When there was heightened speculation about an increase in the U.S. rate in September, Seoul’s main bourse Kospi showed a 1.8 percent rally from Sept. 1 to 17, while the secondary tech-heavy market Kosdaq slid 2.3 percent.
“This time, until uncertainties fade away, ups and downs in the Kospi could be limited as it was in September, with low-valuation stocks showing a little bullish,” Lim said.
Park Hyung-joong, an economist at Daishin Securities, said that raising the U.S. rate would put emerging economies at higher risk, since many of them are now reliant on borrowings.
“The Korean market is very vulnerable to external risks,” Park said. “The upward change in the U.S. rate will multiply emerging market risks, which will lead to rapid foreign capital outflow and cause the Korean won to depreciate.”
Park forecast the Korean won’s value against the U.S. dollar could surge to 1,300 won by mid-2016.
To prepare against a rapid outflow of foreign capital in the wake of the U.S. rate increase, the government and the ruling Saenuri Party are considering lowering the tax rate on foreign investors who invest in Korean bonds.
In a report on Sunday, the Korea Chamber of Commerce & Industry said that Korea is relatively safe from the negative impact of the Fed’s rate decision, as the country has enough foreign exchange reserves that amount to $374.7 billion. The institution estimated as much as $270 billion could leave the country after the rate hike.
As for the real economy, experts are mostly worried about the household debt problem. Due to the eased loan-to-value (LTV) and debt-to-income (DTI) regulations, many Koreans purchased houses with debt this year, following the government’s lead to revitalize the housing market.
Thanks to the financial authority’s loosening of the LTV and DTI rules, housing transactions surged 50.1 percent in the first six months of this year compared to the same period last year.
The total number of transactions recorded was 1.1 million as of November, up 21 percent from a year earlier. The figure is the largest ever. The previous record was 1.08 million in 2006.
At the same time, the country’s aggregate household debt reached an all-time-high of 1,166 trillion won as of the third quarter, largely due to the sharp growth in mortgages. Analysts expect the total figure will surpass 1,200 trillion won by the end of this year.
Korea’s rising household debt doesn’t seem to have noticeable problems, but it is exposed to the upcoming interest rate hike, said Ding Ding, senior economist of the International Monetary Fund’s Asia and Pacific department, at a Bank of Korea-IMF forum, which was held in central Seoul on Friday.
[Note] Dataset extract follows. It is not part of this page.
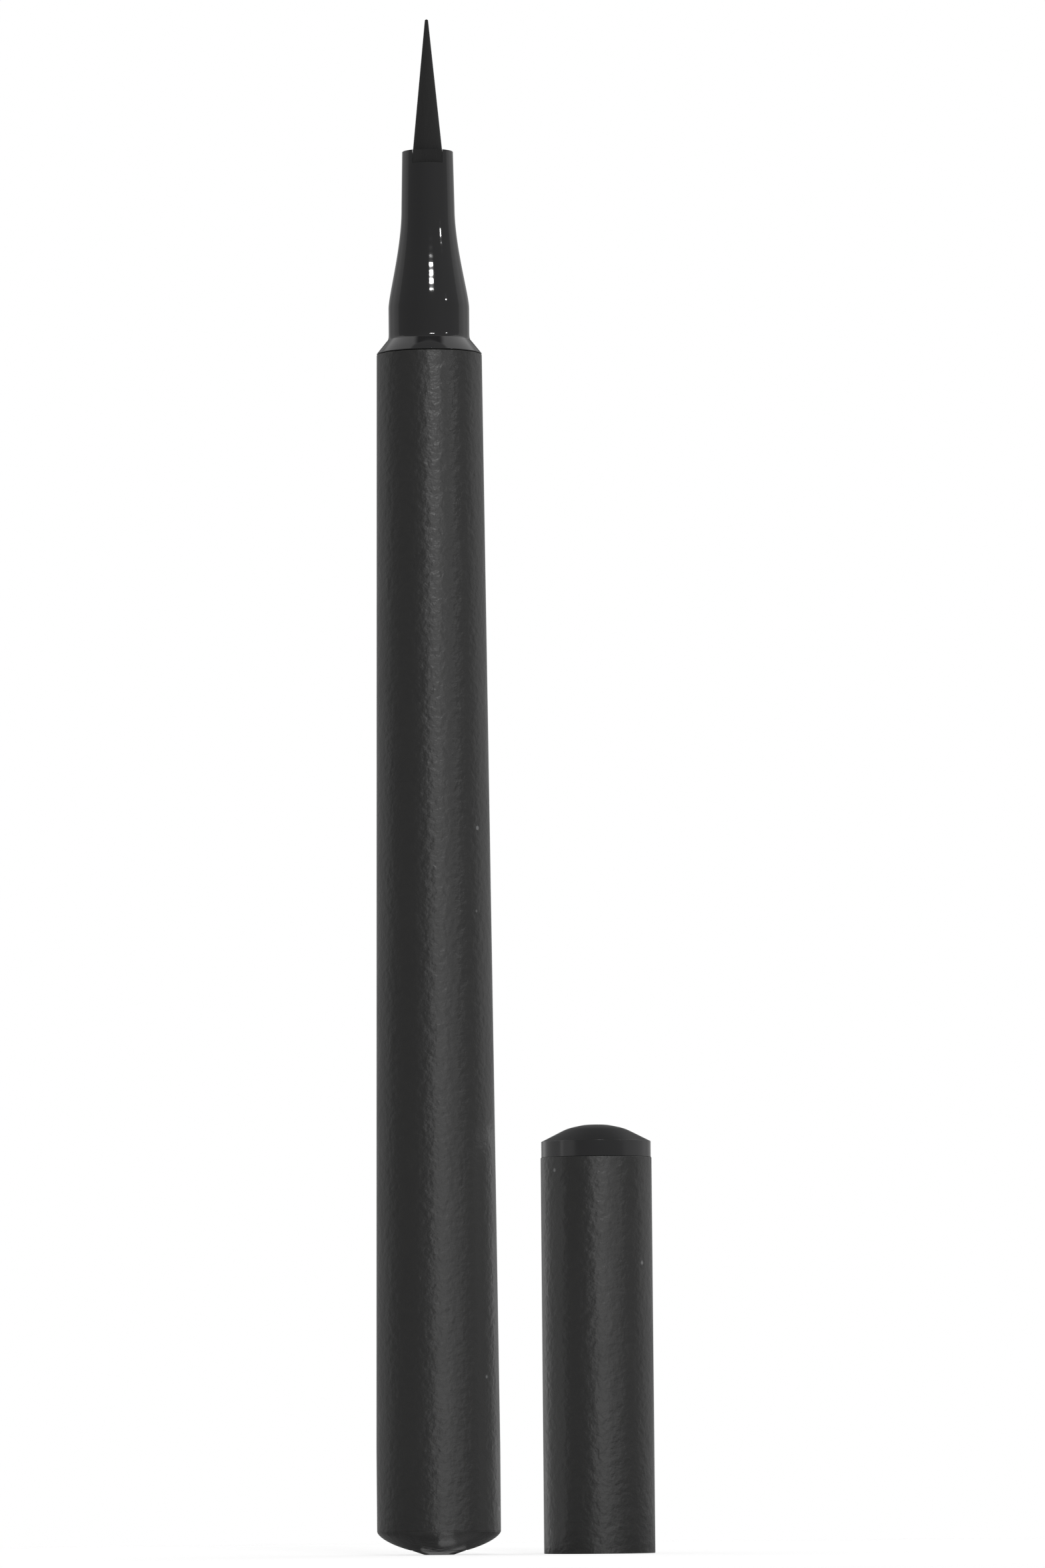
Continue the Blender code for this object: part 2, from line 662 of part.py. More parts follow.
def make_nib(surface):
    """The felt point: an even taper from the lip, a straight shank and a socketed heel."""
    socket_r = ROD_BORE_R
    socket_top = HEEL_START + NIB_SOCKET_DEPTH
    point = [
        (NIB_POINT_R * radius_share, POINT_Z - NIB_POINT_R * height_share)
        for radius_share, height_share in NIB_POINT_SHARES
    ]
    outline = [
        (0, POINT_Z),
        *point,
        (NIB_R, LIP_Z),
        (NIB_R, HEEL_TOP),
        (HEEL_R - SEAT_GAP, HEEL_TOP),
        (HEEL_R - SEAT_GAP, HEEL_START),
        (socket_r, HEEL_START),
        (socket_r, socket_top),
        (0, socket_top),
    ]
    settle(turned("nib", outline, surface, closed=False))


def make_cap_shell(surface):
    """The cap's straight tube, with a beaded mouth, a ledge for the inner cap and a snap groove."""
    bead = SNAP_GROOVE_WIDTH / 2
    outline = [
        (SHELL_BORE_R + SHELL_EDGE, SHELL_LENGTH),
        (CAP_R - SHELL_EDGE, SHELL_LENGTH),
        (CAP_R, SHELL_LENGTH - SHELL_EDGE),
        (CAP_R, SHELL_EDGE),
        (CAP_R - SHELL_EDGE, 0),
        (LEAD_IN_R, 0),
        (MOUTH_R, LEAD_IN_HEIGHT),
        (MOUTH_R, MOUTH_BEAD_Z - bead),
        (MOUTH_R - MOUTH_BEAD, MOUTH_BEAD_Z),
        (MOUTH_R, MOUTH_BEAD_Z + bead),
        (MOUTH_R, MOUTH_DEPTH),
        (SHELL_BORE_R, MOUTH_DEPTH),
        *snap_groove(SHELL_BORE_R, SHELL_LENGTH - SKIRT_DEPTH / 2),
        (SHELL_BORE_R, SHELL_LENGTH - SHELL_EDGE),
    ]
    piece = turned("cap_shell", outline, surface)
    settle(piece)
    piece.parent = cap_axis


def make_cap_crown(surface):
    """The cap's domed end, snapped into the shell, with a socket for the spring."""
    dome_start = CROWN_START + CROWN_RIM_HEIGHT
    dome = [
        (CROWN_R * radius_share, dome_start + CROWN_DOME_HEIGHT * height_share)
        for radius_share, height_share in reversed(CROWN_DOME_SHARES)
    ]
    outline = [
        (0, dome_start + CROWN_DOME_HEIGHT),
        *dome,
        (CROWN_R, dome_start - SHELL_EDGE),
        (CROWN_R, CROWN_START),
        (SKIRT_R, CROWN_START),
        *snap_bead(SKIRT_R, SHELL_BORE_R + SNAP_GROOVE_DEPTH, SHELL_LENGTH - SKIRT_DEPTH / 2),
        (SKIRT_R, SKIRT_END + SKIRT_CHAMFER),
        (SKIRT_R - SKIRT_CHAMFER, SKIRT_END),
        (SOCKET_R, SKIRT_END),
        (SOCKET_R, SOCKET_TOP),
        (0, SOCKET_TOP),
    ]
    piece = turned("cap_crown", outline, surface, closed=False)
    settle(piece)
    piece.parent = cap_axis


def make_inner_cap(surface):
    """The sealing cup that floats in the shell: two guide collars, a lip and a boss for the spring."""
    lip_r = INNER_CAP_R - INNER_CAP_LIP
    entry_r = (lip_r + COLLAR_R) / 2
    upper_collar_top = INNER_CAP_TOP - INNER_CAP_COLLAR
    outline = [
        (0, INNER_CAP_TOP + SPRING_BOSS_HEIGHT),
        (SPRING_BOSS_R, INNER_CAP_TOP + SPRING_BOSS_HEIGHT),
        (SPRING_BOSS_R, INNER_CAP_TOP),
        (INNER_CAP_OUTER_R - INNER_CAP_WALL / 2, INNER_CAP_TOP),
        (INNER_CAP_OUTER_R, INNER_CAP_TOP - INNER_CAP_WALL / 2),
        (INNER_CAP_OUTER_R, upper_collar_top),
        (COLLAR_R, upper_collar_top - SLIDE_GAP),
        (COLLAR_R, upper_collar_top - INNER_CAP_COLLAR),
        (INNER_CAP_OUTER_R, upper_collar_top - INNER_CAP_COLLAR - SLIDE_GAP),
        (INNER_CAP_OUTER_R, INNER_CAP_START + INNER_CAP_COLLAR + SLIDE_GAP),
        (COLLAR_R, INNER_CAP_START + INNER_CAP_COLLAR),
        (COLLAR_R, INNER_CAP_START),
        (entry_r, INNER_CAP_START),
        (lip_r, INNER_CAP_START + INNER_CAP_LIP_Z),
        (INNER_CAP_R, INNER_CAP_START + INNER_CAP_LIP_Z + INNER_CAP_LIP_BACK),
        (INNER_CAP_R, INNER_CAP_ROOM_TOP - INNER_CAP_ROOF / 2),
        (INNER_CAP_R - INNER_CAP_ROOF / 2, INNER_CAP_ROOM_TOP),
        (0, INNER_CAP_ROOM_TOP),
    ]
    piece = turned("inner_cap", outline, surface, closed=False)
    settle(piece)
    piece.parent = inner_cap_axis


def spring_points():
    """The wire's centre line: a level start, even curls and a level end, each end run straight."""
    wire_r = SPRING_WIRE / 2
    low = INNER_CAP_TOP + SEAT_GAP + wire_r
    high = SOCKET_TOP - SEAT_GAP - wire_r
    count = SPRING_TURNS * SPRING_TURN_POINTS
    points = []
    for number in range(count + 1):
        turn = math.tau * number / SPRING_TURN_POINTS
        height = low + (high - low) * number / count
        points.append(Vector((SPRING_R * math.cos(turn), SPRING_R * math.sin(turn), height)))
    # One wire diameter straight on, level with the seat, past the first and the last curl
    points.insert(0, points[0] - Vector((0, SPRING_WIRE, 0)))
    points.append(points[-1] + Vector((0, SPRING_WIRE, 0)))
    return points


def least_gap(points, spacing):
    """Smallest clear distance between one curl of the wire and the next."""
    nearest = min(
        (points[first] - points[second]).length
        for first in range(len(points))
        for second in range(first + spacing, len(points))
    )
    return nearest - SPRING_WIRE


def make_cap_spring(surface):
    """The coil spring between the inner cap's roof and the crown's socket."""
    points = spring_points()
    gap = least_gap(points, SPRING_TURN_POINTS // 2)
    print(f"cap_spring: least gap between curls {gap * 1000:.2f} mm")
    if gap <= SPRING_LEAST_GAP:
        print("cap_spring: the curls lie closer than they should")
    curve = bpy.data.curves.new("cap_spring", "CURVE")
    curve.dimensions = "3D"
    curve.bevel_depth = SPRING_WIRE / 2
    curve.bevel_resolution = 1
    curve.use_fill_caps = True
    spline = curve.splines.new("POLY")
    spline.points.add(len(points) - 1)
    for point, place in zip(spline.points, points):
        point.co = (*place, 1.0)
    curve.materials.append(surface)
    piece = bpy.data.objects.new("cap_spring", curve)
    piece.parent = cap_axis
    pieces.objects.link(piece)


for leftover in list(bpy.data.objects):
    bpy.data.objects.remove(leftover)

pieces = collection("liquid_eyeliner_pen")
cutters = collection("cutters")
cap_axis = axis_empty("cap_axis", (CAP_X, 0, 0))
inner_cap_axis = axis_empty("inner_cap_axis", (CAP_X, 0, 0))

soft_touch_black = material("soft_touch_black", "3a3a3b", 0.55)
gloss_black = material("gloss_black", "1b1b1c", 0.12)
black_felt = material("black_felt", "232323", 0.85)
natural_plastic = material("natural_plastic", "d9d8d2", 0.40)
milky_plastic = material("milky_plastic", "e8e8e4", 0.30)
inked_fibre = material("inked_fibre", "455051", 0.90)
steel = material("stainless_steel", "b9babc", 0.25, metallic=1.0)

make_barrel(soft_touch_black)
make_tail_plug(soft_touch_black)
make_mixing_ball(steel)
make_tank_bulkhead(natural_plastic)
make_ink_collector(natural_plastic)
make_feed_rod(inked_fibre)
make_nozzle(gloss_black)
make_nib_retainer(natural_plastic)
make_nib(black_felt)
make_cap_shell(soft_touch_black)
make_cap_crown(gloss_black)
make_inner_cap(milky_plastic)
make_cap_spring(steel)

print(f"cap_x {CAP_X:.5f}, point {POINT_Z:.5f}, capped lift {CAPPED_LIFT:.5f}")
print(f"travels: cap {CAP_LIFT_TRAVEL:.5f}, inner cap {INNER_CAP_FLOAT:.5f}, ball {BALL_TRAVEL:.5f}")
print(f"cap room: mouth radius {MOUTH_R:.5f}, inner cap {INNER_CAP_START:.5f} to {INNER_CAP_ROOM_TOP:.5f}")
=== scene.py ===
"""Dressed model of a liquid eyeliner pen that stands on its tail, with its pull-off cap beside it.

It is laid out as a Blender add-on and run as a script: each piece has an operator, and main() calls
them in order. Units are metres and +Z is up. The pen's axis is the Z axis, and the cap has an upright
axis of its own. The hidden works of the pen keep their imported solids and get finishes.
"""

import math
from functools import partial

import bpy
from bpy.props import FloatProperty, FloatVectorProperty, IntProperty, PointerProperty
from mathutils import Matrix, Vector


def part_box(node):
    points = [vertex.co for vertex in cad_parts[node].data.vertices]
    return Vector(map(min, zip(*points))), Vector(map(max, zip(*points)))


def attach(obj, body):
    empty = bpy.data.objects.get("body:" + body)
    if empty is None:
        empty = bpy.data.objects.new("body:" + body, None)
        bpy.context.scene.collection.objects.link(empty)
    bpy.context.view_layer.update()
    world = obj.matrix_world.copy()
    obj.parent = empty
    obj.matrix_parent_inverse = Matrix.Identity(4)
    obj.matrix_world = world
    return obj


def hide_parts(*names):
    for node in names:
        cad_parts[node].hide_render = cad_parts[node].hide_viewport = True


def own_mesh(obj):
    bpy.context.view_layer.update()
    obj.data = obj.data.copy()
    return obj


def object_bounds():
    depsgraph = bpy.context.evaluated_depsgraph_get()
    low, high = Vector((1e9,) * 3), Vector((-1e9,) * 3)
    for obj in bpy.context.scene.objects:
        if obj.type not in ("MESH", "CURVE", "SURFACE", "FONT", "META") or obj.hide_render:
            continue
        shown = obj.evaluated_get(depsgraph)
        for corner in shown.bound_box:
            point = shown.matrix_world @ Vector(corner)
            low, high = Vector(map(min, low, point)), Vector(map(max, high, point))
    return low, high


bl_info = {
    "name": "Liquid eyeliner pen",
    "version": (1, 0, 0),
    "blender": (4, 5, 0),
    "location": "3D View > Sidebar > Eyeliner",
    "description": "Dresses the pen and its cap, and sets a plain studio round them",
    "category": "Object",
}

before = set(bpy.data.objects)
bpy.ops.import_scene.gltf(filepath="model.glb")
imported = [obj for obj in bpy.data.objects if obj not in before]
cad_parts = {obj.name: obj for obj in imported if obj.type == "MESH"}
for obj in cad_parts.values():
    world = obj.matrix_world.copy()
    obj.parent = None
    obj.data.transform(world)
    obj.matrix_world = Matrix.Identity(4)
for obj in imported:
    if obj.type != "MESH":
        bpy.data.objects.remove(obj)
CAD_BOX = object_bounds()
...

“When leveraging outstrips fundamental economic capabilities, debtors’ debt burdens surge, which can be constraints on consumption or investment activities,” said Lee Ju-yeol, governor of the Bank of Korea (BOK) at the same forum.
Lee called on the country’s financial authority to take action to curb the debt level. The Financial Services Commission plans to announce its household debt management measures today, including stricter rules for lending.
If Korea’s interest rate climbs in the future, people will feel the pinch more as they have to pay more interest out of the same monthly income level, causing them to cut back on other spending. This might have the opposite effect of the government’s intention to improve consumer sentiment and boost consumption by forcing local retailers to hold discount events such as “Korea’s Black Friday.”
As the BOK’s Monetary Policy Committee froze the rate at 1.5 percent last Thursday, Gov. Lee made it clear that there would be no immediate reaction to the Fed’s expected action.
“A rate hike by the U.S. Fed will not directly lead the BOK to adjust its rate upward,” Lee said. “Our base rate already reflects the expected rate increase, and we have enough time to respond to it.”
According to Kim Seong-hoon, research fellow at Korea Economic Research Institute, Korea’s monetary policy needs to be loosened for the next three years, due to the massive household debt issue. “The current situation of the Korean economy is very similar to that of early 2000 when credit bubbles burst due to an investment boom in IT start-ups and the reckless use of credit cards,” Kim said.
“For the next three years, the Korean monetary policymaker needs to decouple its monetary policy from that of the U.S., which will make gradual increases until 2019,” Kim said.